Syrian Bank Blackballed for Helping Sanctioned Entities

WASHINGTON (CN) - The Syria International Islamic Bank has been acting as a front for two other banks banned from doing business in the United States because of their association with weapons of mass destruction, the Treasury Department said.

Executive Order 13382, signed by President George W. Bush in 2005, aimed to freeze the assets of regimes holding or seeking weapons of mass destruction. It allows the secretary of the Treasury, after consultation with the State Department and the attorney general to impose a ban on all transactions with designated entities.

This is the sixth time the order has been invoked against a Syrian entity, according to the Treasury announcement and the State Department website. The most common targets of the order have been North Korea, Iran, and individuals and entities associate with the A.Q. Khan uranium-enrichment scheme.

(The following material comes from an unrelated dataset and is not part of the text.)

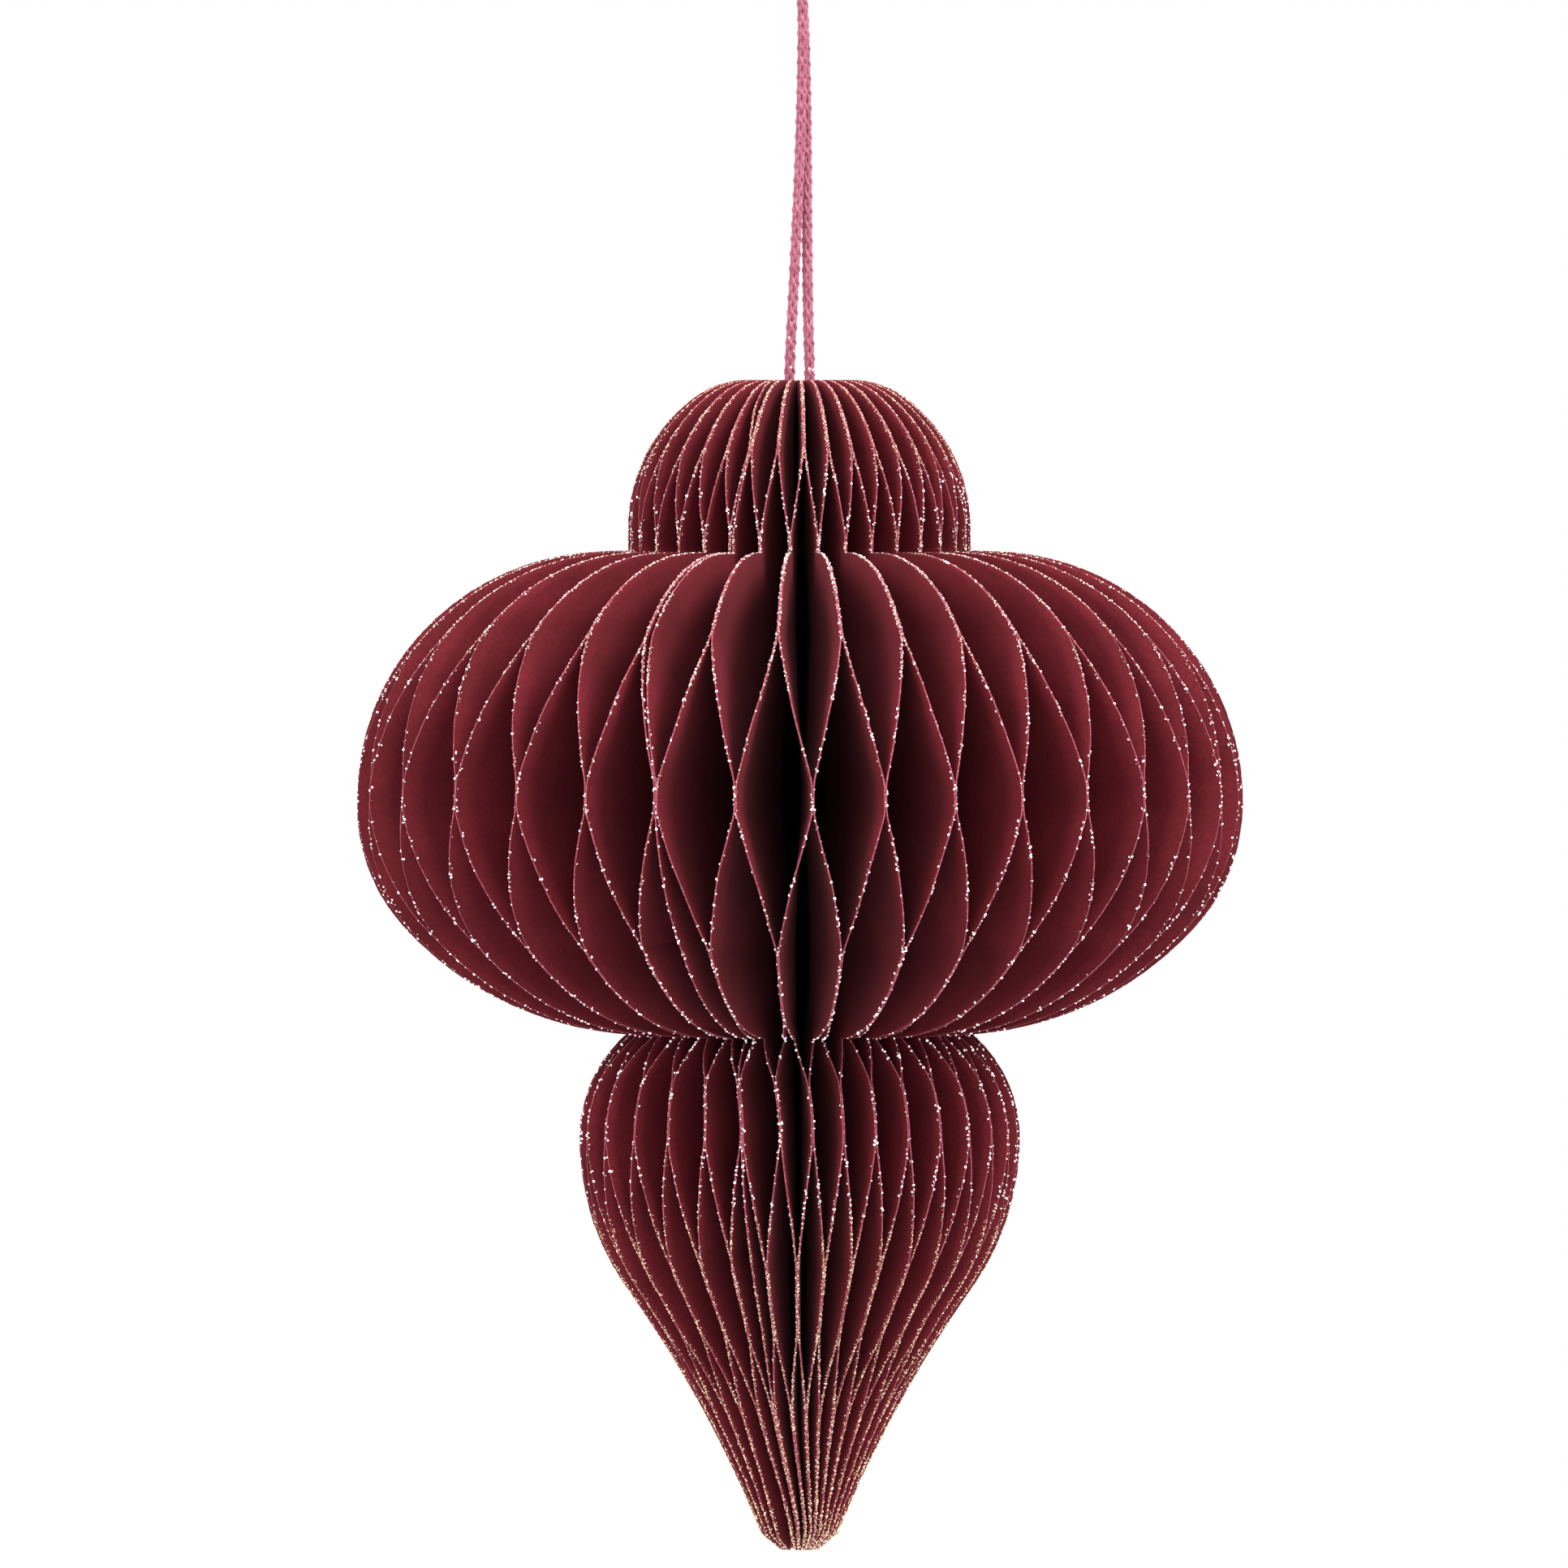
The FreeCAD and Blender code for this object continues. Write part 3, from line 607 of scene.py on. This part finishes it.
class EndLeaf(Leaf):
    """The left cover's second leaf, which stands off the first by the thickness of the magnets."""
    STAND_OFF = 1.0
    PINCHED = 0.47
    # kept clear beside the next pair's plane: one leaf of that pair, half of this one and a little air
    CLEAR = 0.49
    # height, and the distances from the axis between which the two leaves close up
    CLOSE_UP = [(TOP, 14, 20), (UPPER_NECK, 16, 21), (BODY_MIDDLE, 26, 46), (LOWER_NECK, 16, 21),
                (DROP_MIDDLE, 16, 25), (DROP_MIDDLE - 22, 9, 16), (TAPER_END + 16, 6, 8), (BOTTOM, 0, 1)]

    def offset(self, radius, height, edge):
        near, far = between_marks(self.CLOSE_UP, height)
        closed = eased((radius - near) / (far - near))
        pinched = self.PINCHED * thickness_left(height, edge)
        flat = self.STAND_OFF + (pinched - self.STAND_OFF) * closed
        room = radius * math.sin(math.radians(PAIR_ANGLE)) - self.CLEAR
        return -min(flat, max(room, pinched))


class FreeLeaf(Leaf):
    """The left cover's outer leaf, which is glued only round the magnets and stands free elsewhere."""
    # height and the share of half a cell by which it stands off the seam, minus towards the left
    STAND = [(TOP, 0.0), (TOP - 9.0, 0.0), (TOP - 19.9, -0.78), (TOP - 32.4, -0.80), (TOP - 50.8, 0.0),
             (TOP - 54.6, 0.0), (TOP - 72.3, 0.20), (TOP - 82.3, 0.20), (TOP - 89.5, 0.0),
             (TOP - 97.6, 0.0), (TOP - 113.2, 0.15), (TOP - 122.8, 0.12), (TOP - 132.6, 0.0), (BOTTOM, 0.0)]

    def offset(self, radius, height, edge):
        return self.rest_offset * thickness_left(height, edge)

    def angle(self, height):
        share = between_marks(self.STAND, height)[0]
        return pair_angle(self.number, height) + share * PAIR_ANGLE / 2


LEAVES = []
for number in range(1, PAIRS):
    LEAVES.append((Leaf(f"leaf_{number:02d}_right", number, 1), f"leaf_pair_{number:02d}"))
    LEAVES.append((Leaf(f"leaf_{number:02d}_left", number, -1), f"leaf_pair_{number:02d}"))
LEAVES.append((Leaf("right_cover_leaf", PAIRS, 1), "cover_right"))
LEAVES.append((FreeLeaf("left_cover_leaf", 0, -1), "cover_left"))
LEAVES.append((EndLeaf("left_end_leaf", 0, -1, inner=5.6, rest_offset=-1.0), "cover_left_end_leaf"))

# ---------------------------------------------------------------- sheets of the leaves
# how far out each column of a sheet lies, and how far the die has pressed it
COLUMNS = ((0.0, 0.0), (0.30, 0.0), (0.58, 0.0), (0.80, 0.0), (0.94, 0.2), (1.0, 1.0))
EDGE_ROUGHNESS = 0.035
LEAST_WIDTH = 0.1


def mesh_object(name, vertices, faces, materials):
    """A mesh object from vertices in millimetres."""
    data = bpy.data.meshes.new(name)
    data.from_pydata([v * MM for v in vertices], [], faces)
    for material in materials:
        data.materials.append(material)
    data.update()
    made = bpy.data.objects.new(name, data)
    bpy.context.collection.objects.link(made)
    return made


def smooth(made):
    for polygon in made.data.polygons:
        polygon.use_smooth = True


def grid_faces(rows, width):
    """Quads of a grid whose vertices are listed row by row."""
    faces = []
    for row in range(rows - 1):
        for column in range(width - 1):
            a = row * width + column
            faces.append((a, a + width, a + width + 1, a + 1))
    return faces


def leaf_rows(leaf):
    """The leaf's outer edge, with the small unevenness of a die that has cut a thick stack."""
    draw = random.Random(leaf.name)
    rows = []
    for radius, height in OUTLINE:
        if radius > leaf.inner_at(height) + LEAST_WIDTH:
            rows.append((radius + draw.uniform(-EDGE_ROUGHNESS, EDGE_ROUGHNESS), height))
    return rows


def leaf_sheet(leaf):
    """The leaf's mid-surface, from the spine to the cut edge; thicken gives it the card's thickness."""
    rows = leaf_rows(leaf)
    vertices = []
    for radius, height in rows:
        inner = leaf.inner_at(height)
        for share, edge in COLUMNS:
            vertices.append(leaf.point(inner + (radius - inner) * share, height, edge=edge))
    width = len(COLUMNS)
    made = mesh_object(leaf.name, vertices, grid_faces(len(rows), width), [CARD, EDGE])
    smooth(made)
    thickness = made.vertex_groups.new(name="thickness")
    for row, (_, height) in enumerate(rows):
        for column, (_, edge) in enumerate(COLUMNS):
            thickness.add([row * width + column], thickness_left(height, edge), "REPLACE")
    return made


def thicken(made):
    """Solidify is left live, so that the card keeps its thickness when the leaf is pressed flat."""
    solid = made.modifiers.new("card_thickness", "SOLIDIFY")
    solid.thickness = CARD_THICKNESS * MM
    solid.offset = 0.0
    solid.use_even_offset = False
    solid.material_offset_rim = 1
    solid.use_rim = True
    solid.vertex_group = "thickness"


# ---------------------------------------------------------------- where the glitter lies, and of which sort
# Heights between which the glitter is fine and champagne coloured, and how much so. It is coarse and silver
# elsewhere.
WARM_BANDS = [(TOP, TOP - 9.0, 0.8), (UPPER_NECK + 1.5, UPPER_NECK - 14.0, 0.4),
              (DROP_MIDDLE - 12.0, BOTTOM, 1.0)]
WARM_EASE = 5.0
# grains to the square millimetre of edge where they are coarse, and how many more there are elsewhere
COARSE_GRAINS = 1.4
MORE_WHERE_FINE = 6.5
MORE_AT_NECK = 2.6
MORE_AT_TIP = 4.0
# height of each crust above the neck or the taper's end, and the length over which it fades
NECK_CRUST = (1.5, 3.5)
TIP_CRUST = (1.5, 2.5)
# the sprayed glue reaches this far on to the faces, where few grains stick
GLUE_REACH = 0.30
FACE_STAND_OFF = 0.03
EDGE_STAND_OFF = 0.05
FACE_SHARE = 0.12
EDGE_SHARE = 1.9
CLUMP_WAVES = 4
CLUMP_RATE = (0.15, 1.1)
LEAST_CLUMP = 0.25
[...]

The Treasury Department says the bank moved almost $150 million on behalf of Commercial Bank of Syria and the Syrian Lebanese Commercial Bank. Those entities were sanctioned under the executive order in August 2011.

"Today's action will add to the economic pressure on the Assad regime by closing off a key evasion route," according to a statement from David Cohen, the under secretary for terrorism and financial intelligence. "The Treasury Department, working with others around the world who share our goal of ending the brutal repression of the Syrian people, will continue to close off the Assad regime's access to the international financial system."

The Treasury says it consulted with the government of Qatar on the designation, and that that nation is taking "corresponding actions" to isolate the bank.